The first 200 pages of this novel were as intense as anything I have ever read. But it wasn't fun, it was awful, painful, yet still compelling. This is his masterpiece. Bigger Thomas, like the strongest of Shakespeare's villains, is all calculation and doomed for lack of consequential foresight. We're in a tragedy, but our villain is not part of noble house maneuvering for power, he is confined in all space, physical and mental, by white American racism. He acts within and against these confines, and when he crosses a line, he thinks only how to clean it up and get away. And it's here, Fargo-like, or Parasite-like, to name a couple movies, Wright leaves us. Shocked, stunned, trapped strangely in slow motion, horrified.

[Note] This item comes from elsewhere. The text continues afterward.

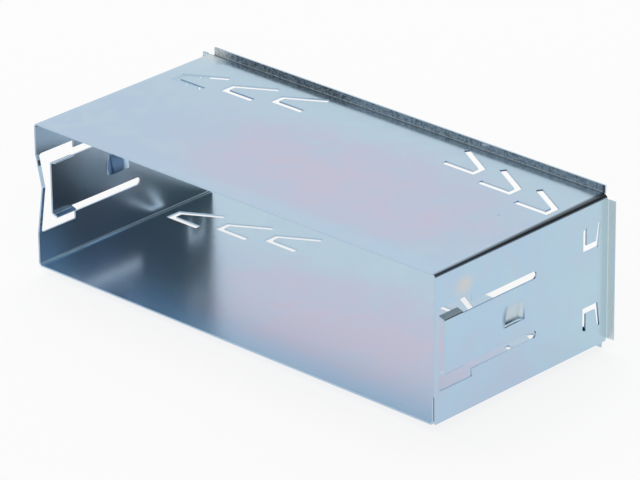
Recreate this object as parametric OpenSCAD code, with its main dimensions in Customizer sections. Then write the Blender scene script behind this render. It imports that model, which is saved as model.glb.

Mixing a few books at a time, I put the book down there (exhausted). When I picked it back up, the worst of the intense horror was past, but the book still had another 200 awkward pages of consequences, and contemplation, mentally search for ways to come to terms, and, even more awkwardly, toying with communist concepts. Bigger enters the legal system defended, without cost, by a Jewish American communist.
There is a nothing perfect in this book. It goes from evocative to uncomfortably horrific to oddly awkward. It doesn't fail. I was able to coast through these last 200 pages, and think about all that had happened, but it's a strange way to wrap this up.
Wright wanted to create a look at the human cost of racism without pity - and it certainly has done something of that sort. Five yucky stars for those first uncomfortable 200 pages, but less for the work overall.